Tomorrow is Easter. Just today, as a church, we conducted a 2 hour event that took more man hours, resources and organizational energy than you might imagine. 10,000 eggs, Circus Boy, popcorn, cotton candy, cookie decorations, you name it! Some people, even in my own church, think this kind of effort is a total waste of time.
For me, this kind of bridge-building is exactly where most people who don't attend church are at. We've got the chance to build bridges and points of contact with our community. Easter is just one of those natural points where Christianity and the secular calendar collide to create amazing potential for reaching people.

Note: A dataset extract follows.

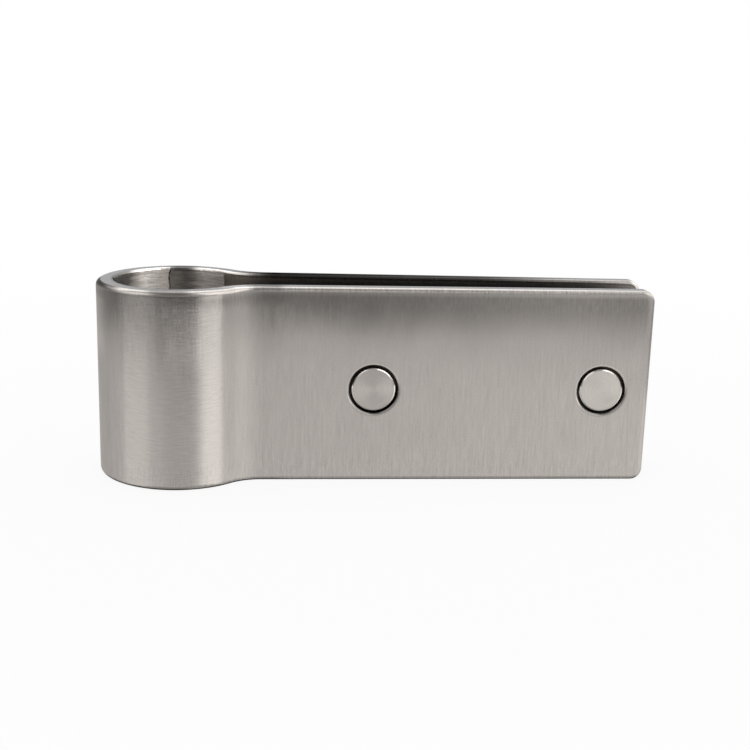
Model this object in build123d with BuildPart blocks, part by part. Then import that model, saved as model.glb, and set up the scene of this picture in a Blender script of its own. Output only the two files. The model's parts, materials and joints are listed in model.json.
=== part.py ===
from build123d import *
from math import cos, radians, sin, sqrt, tan
import os

# Shower screen bracket: one thick steel strap, folded round a pole and back into two
# legs that clamp a glass screen. Two sleeve nuts and screws draw the legs together.
# The origin is on the pole's axis at mid-height, +X runs along the legs to their
# open end, the plain nut heads face -Y and +Z is up. Millimetres and degrees.

# Strap
bracket_height = 50.0
strap_thickness = 4.5
pole_diameter = 32.0
reach = 120.5
mouth_gap = 11.0
leg_lean = 1.05
neck_radius = 11.0
leg_corner_radius = 3.0
outer_edge_round = 1.4
inner_edge_round = 0.6

# Screw holes, measured from the open end of the legs and from mid-height
hole_end_distance = 12.5
hole_pitch = 58.5
hole_drop = 0.8
shank_clearance = 0.2
rim_chamfer = 0.2

# Sleeve nuts and screws
head_diameter = 11.0
head_thickness = 2.2
head_ring_gap = 0.75
head_bevel = 0.35
sleeve_diameter = 8.0
sleeve_end_gap = 1.0
sleeve_bottom = 2.5
screw_diameter = 5.0
thread_clearance = 0.05
screw_bottom_gap = 1.5
end_chamfer = 0.5
socket_across_flats = 3.0
socket_depth = 2.4
drill_point_angle = 59.0

# What lies between the legs: gaskets on the steel and bushes for the glass holes
glass_thickness = 8.0
gasket_thickness = 1.0
gasket_inset = 3.0
gasket_corner_radius = 2.0
gasket_hole_clearance = 0.5
bush_wall = 1.75
bush_bore_clearance = 0.15
bush_end_clearance = 0.1
bush_chamfer = 0.3

# Sizes that follow from those above
barrel_radius = pole_diameter / 2 + strap_thickness
lean = radians(leg_lean)
hole_z = -hole_drop
hole_xs = {
    "inner": reach - hole_end_distance - hole_pitch,
    "outer": reach - hole_end_distance,
}
head_radius = head_diameter / 2
sleeve_radius = sleeve_diameter / 2
screw_radius = screw_diameter / 2
shank_hole_radius = sleeve_radius + shank_clearance
counterbore_radius = head_radius + head_ring_gap


def inner_half(x):
    """Half the gap between the leaning legs at x."""
    return mouth_gap / 2 + (reach - x) * tan(lean)


def outer_half(x):
    """Half the width over both leaning legs at x."""
    return inner_half(x) + strap_thickness / cos(lean)


# The neck bend touches the barrel and the leg, and this is how far out it ends
leg_offset = outer_half(0) * cos(lean)
bend_end = sqrt((barrel_radius + neck_radius) ** 2 - (leg_offset + neck_radius) ** 2)

# All four fasteners are alike, so the nearer seats at the open end set their lengths
seat_distance = 2 * (outer_half(hole_xs["outer"]) - head_thickness)
sleeve_length = seat_distance - sleeve_end_gap
screw_length = seat_distance - sleeve_bottom - screw_bottom_gap


def hole_plane(hole_x):
    """The level plane through a screw hole's axis."""
    return Plane.XY.offset(hole_z).shift_origin((hole_x, 0, hole_z))


def hole_axis(hole_x):
    """The axis that a nut, its bush and its screw share."""
    return Axis((hole_x, 0, hole_z), (0, 1, 0))


def looks_inwards(face):
    """Whether a wall of the strap looks in at the pole or the glass."""
    return face.normal_at().dot(face.center()) < 0


def bend_seams(strap):
    """The upright seams where a bend runs smoothly into its neighbour."""
    upright_edges = strap.edges().filter_by(Axis.Z)
    return upright_edges.filter_by_position(Axis.X, -barrel_radius, reach - strap_thickness)


# The folded strap
with BuildPart() as folded_strap:
    # Outline of the barrel and both legs, drawn past the open end, with bent necks
    with BuildSketch(Plane.XY.offset(-bracket_height / 2)):
        overrun = 2 * strap_thickness
        leg_stub = reach + overrun
        Circle(barrel_radius)
        with BuildLine():
            Polyline(
                (0, -outer_half(0)),
                (leg_stub, -outer_half(leg_stub)),
                (leg_stub, outer_half(leg_stub)),
                (0, outer_half(0)),
                close=True,
            )
        make_face()
        necks = vertices().filter_by_position(Axis.X, 0, barrel_radius)
        fillet(necks, neck_radius)
        # The inside follows the outside at the strap's own thickness
        offset(amount=-strap_thickness, mode=Mode.SUBTRACT)
        trim_width = 2 * outer_half(0)
        with Locations((reach, 0)):
            Rectangle(2 * overrun, trim_width, align=(Align.MIN, Align.CENTER), mode=Mode.SUBTRACT)
    extrude(amount=bracket_height)

    # Corners of the legs, then the cut edges: a soft round all along the outside of the
    # strap and a crisper one along its inside
    leg_ends = folded_strap.edges().filter_by(Axis.Y).group_by(Axis.X)[-1]
    fillet(leg_ends, leg_corner_radius)
    corner_seams = folded_strap.edges().filter_by(Axis.Y)
    inside_edges = folded_strap.faces().filter_by(looks_inwards).edges()
    cut_edges = folded_strap.edges() - corner_seams - bend_seams(folded_strap)
    fillet(cut_edges - inside_edges, outer_edge_round)
    inside_edges = folded_strap.faces().filter_by(looks_inwards).edges()
    fillet(inside_edges - bend_seams(folded_strap), inner_edge_round)

    # Counterbored holes, drilled square to the bracket's middle plane from both sides,
    # each with a fine chamfer round its rim
    drill_start = strap_thickness
    for side in (-1, 1):
        outwards = (0, side, 0)
        for hole_x in hole_xs.values():
            start = (hole_x, side * (outer_half(hole_x) + drill_start), hole_z)
            with Locations(Plane(start, x_dir=(1, 0, 0), z_dir=outwards)):
                CounterBoreHole(
                    radius=shank_hole_radius,
                    counter_bore_radius=counterbore_radius,
                    counter_bore_depth=drill_start + head_thickness,
                    depth=drill_start + 2 * strap_thickness,
                )
            rim = folded_strap.edges(Select.LAST).sort_by(Axis((0, 0, 0), outwards))[-1]
            chamfer(rim, rim_chamfer)


def make_sleeve_nut(hole_x):
    """A plain-headed nut with a long sleeve, threaded inside, seated in the front leg."""
    face = -outer_half(hole_x)
    seat = face + head_thickness
    sleeve_end = seat + sleeve_length
    bore_radius = screw_radius + thread_clearance
    bore_end = seat + sleeve_bottom
    drill_point = bore_end - bore_radius / tan(radians(drill_point_angle))
    with BuildPart() as sleeve_nut:
        with BuildSketch(hole_plane(hole_x)):
            with BuildLine():
                Polyline(
                    (0, face),
                    (head_radius - head_bevel, face),
                    (head_radius, face + head_bevel),
                    (head_radius, seat),
                    (sleeve_radius, seat),
                    (sleeve_radius, sleeve_end - end_chamfer),
                    (sleeve_radius - end_chamfer, sleeve_end),
                    (bore_radius, sleeve_end),
                    (bore_radius, bore_end),
                    (0, drill_point),
                    close=True,
                )
            make_face()
        revolve(axis=hole_axis(hole_x))
    return sleeve_nut


def make_socket_screw(hole_x):
    """A low-headed hexagon socket screw, seated in the rear leg."""
    face = outer_half(hole_x)
    seat = face - head_thickness
    tip = seat - screw_length
    with BuildPart() as socket_screw:
        with BuildSketch(hole_plane(hole_x)):
            with BuildLine():
                Polyline(
                    (0, face),
                    (head_radius - head_bevel, face),
                    (head_radius, face - head_bevel),
                    (head_radius, seat),
                    (screw_radius, seat),
                    (screw_radius, tip + end_chamfer),
                    (screw_radius - end_chamfer, tip),
                    (0, tip),
                    close=True,
                )
            make_face()
        revolve(axis=hole_axis(hole_x))
        with BuildSketch(Plane((hole_x, face, hole_z), x_dir=(1, 0, 0), z_dir=(0, 1, 0))):
            RegularPolygon(socket_across_flats / 2, 6, major_radius=False)
        extrude(amount=-socket_depth, mode=Mode.SUBTRACT)
    return socket_screw


def make_glass_bush(hole_x):
    """A plastic bush on the sleeve, which keeps the steel off the edge of the glass hole."""
    inside = sleeve_radius + bush_bore_clearance
    outside = inside + bush_wall
    half_length = glass_thickness / 2 - bush_end_clearance
    with BuildPart() as glass_bush:
        with BuildSketch(hole_plane(hole_x)):
            with BuildLine():
                Polyline(
                    (inside, -half_length),
                    (outside - bush_chamfer, -half_length),
                    (outside, bush_chamfer - half_length),
                    (outside, half_length - bush_chamfer),
                    (outside - bush_chamfer, half_length),
                    (inside, half_length),
                    close=True,
                )
            make_face()
        revolve(axis=hole_axis(hole_x))
    return glass_bush


def make_gasket(side):
    """A soft pad on one leg's inner face, leaning with the leg; side is -1 in front."""
    leg_length = (reach - bend_end) / cos(lean)
    along = (-cos(lean), side * sin(lean), 0)
    inwards = (-sin(lean), -side * cos(lean), 0)
    mouth = (reach, side * inner_half(reach), 0)
    pad_length = leg_length - 2 * gasket_inset
    pad_height = bracket_height - 2 * gasket_inset
    hole_radius = sleeve_radius + gasket_hole_clearance
    face = Plane(mouth, x_dir=along, z_dir=inwards)
    with BuildPart() as gasket:
        with BuildSketch(face):
            with Locations((leg_length / 2, 0)):
                RectangleRounded(pad_length, pad_height, gasket_corner_radius)
            for hole_x in hole_xs.values():
                with Locations(face.to_local_coords(Vector(hole_x, mouth[1], hole_z))):
                    Circle(hole_radius, mode=Mode.SUBTRACT)
        extrude(amount=gasket_thickness)
    return gasket


# Every piece, by the name of its node
pieces = {"folded_strap": folded_strap}
for place, hole_x in hole_xs.items():
    pieces[f"sleeve_nut_{place}"] = make_sleeve_nut(hole_x)
    pieces[f"socket_screw_{place}"] = make_socket_screw(hole_x)
    pieces[f"glass_bush_{place}"] = make_glass_bush(hole_x)
pieces["gasket_front"] = make_gasket(-1)
pieces["gasket_rear"] = make_gasket(1)

os.makedirs("parts", exist_ok=True)
for name, piece in pieces.items():
    piece.part.label = name
    export_step(piece.part, f"parts/{name}.step")
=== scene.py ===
"""Looks of the shower screen bracket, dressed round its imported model. Metres, +Z up."""
import json
import math

import bpy
from mathutils import Matrix, Vector


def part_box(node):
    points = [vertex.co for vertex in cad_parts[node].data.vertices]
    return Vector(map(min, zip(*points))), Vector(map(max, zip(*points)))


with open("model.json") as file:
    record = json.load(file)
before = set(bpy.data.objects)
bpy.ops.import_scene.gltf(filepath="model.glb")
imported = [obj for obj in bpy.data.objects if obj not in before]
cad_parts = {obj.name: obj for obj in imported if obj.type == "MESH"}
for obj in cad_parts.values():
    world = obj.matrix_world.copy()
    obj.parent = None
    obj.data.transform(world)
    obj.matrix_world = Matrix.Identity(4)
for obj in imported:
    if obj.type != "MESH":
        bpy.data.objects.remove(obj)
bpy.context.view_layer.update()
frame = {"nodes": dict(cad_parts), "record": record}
nodes = frame["nodes"]
MM = 0.001

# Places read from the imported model
strap_low, strap_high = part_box("folded_strap")
FLOOR_Z = strap_low.z
TOP_Z = strap_high.z
BARREL_RADIUS = -strap_low.x
REACH = strap_high.x
pole = next(mount for mount in frame["record"]["mounts"] if mount["name"] == "pole")
BORE_RADIUS_MM = pole["dims"]["r_mm"]
nut_boxes = {place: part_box(f"sleeve_nut_{place}") for place in ("inner", "outer")}
HOLE_CENTRES = {place: (low + high) / 2 for place, (low, high) in nut_boxes.items()}
HEAD_RADIUS = (nut_boxes["inner"][1].x - nut_boxes["inner"][0].x) / 2

# Camera, at the photograph's place and angle
PHOTO_SIDE = 750.0
FOCAL_PIXELS = 1257.2
CAMERA_AT = Vector((28.445, -317.201, 80.143)) * MM
YAW, PITCH, ROLL = 0.0696, 0.24652, 0.0270
SENSOR = 36.0
NEAREST, FARTHEST = 0.01, 20.0


def add_camera():
    """The camera, turned by yaw, pitch and roll from a level look along +Y."""
    right = Vector((math.cos(YAW), -math.sin(YAW), 0))
    ahead = Vector((math.sin(YAW) * math.cos(PITCH), math.cos(YAW) * math.cos(PITCH), -math.sin(PITCH)))
    up = right.cross(ahead)
    turned_right = math.cos(ROLL) * right + math.sin(ROLL) * up
    turned_up = -math.sin(ROLL) * right + math.cos(ROLL) * up
    data = bpy.data.cameras.new("camera")
    data.sensor_width = SENSOR
    data.lens = SENSOR * FOCAL_PIXELS / PHOTO_SIDE
    data.clip_start = NEAREST
    data.clip_end = FARTHEST
    camera = bpy.data.objects.new("camera", data)
    turn = Matrix((turned_right, turned_up, -ahead)).transposed()
    camera.matrix_world = Matrix.Translation(CAMERA_AT) @ turn.to_4x4()
    bpy.context.scene.collection.objects.link(camera)
    bpy.context.scene.camera = camera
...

More than 650 people came through the doors this morning. I had an amazing time helping our associate pastor, Todd Hair, and his wonderful team of volunteers pull off the morning that was more about fun, sharing information about our church and shaking our community's hand than it was about making conversions today. Many of the people who came said they would be back at church tomorrow. I can't wait.
Christmas and Easter are filled with all kinds of magical lore that is non-sense, but when people see the bunny or the elf in red, they're more likely to turn to the biblical stories associated with these things than at other times. I want to do all I can to reach people where they're at and will continue to. Maybe there's a more subtle philosophical point to be won here, but I'll go with the apostle Paul's words on this issue: "I have become all things to all people that by all possible means, I might save some." (1 Corinthians 9:22b)
There you have it, some Easter Bunny theology. :)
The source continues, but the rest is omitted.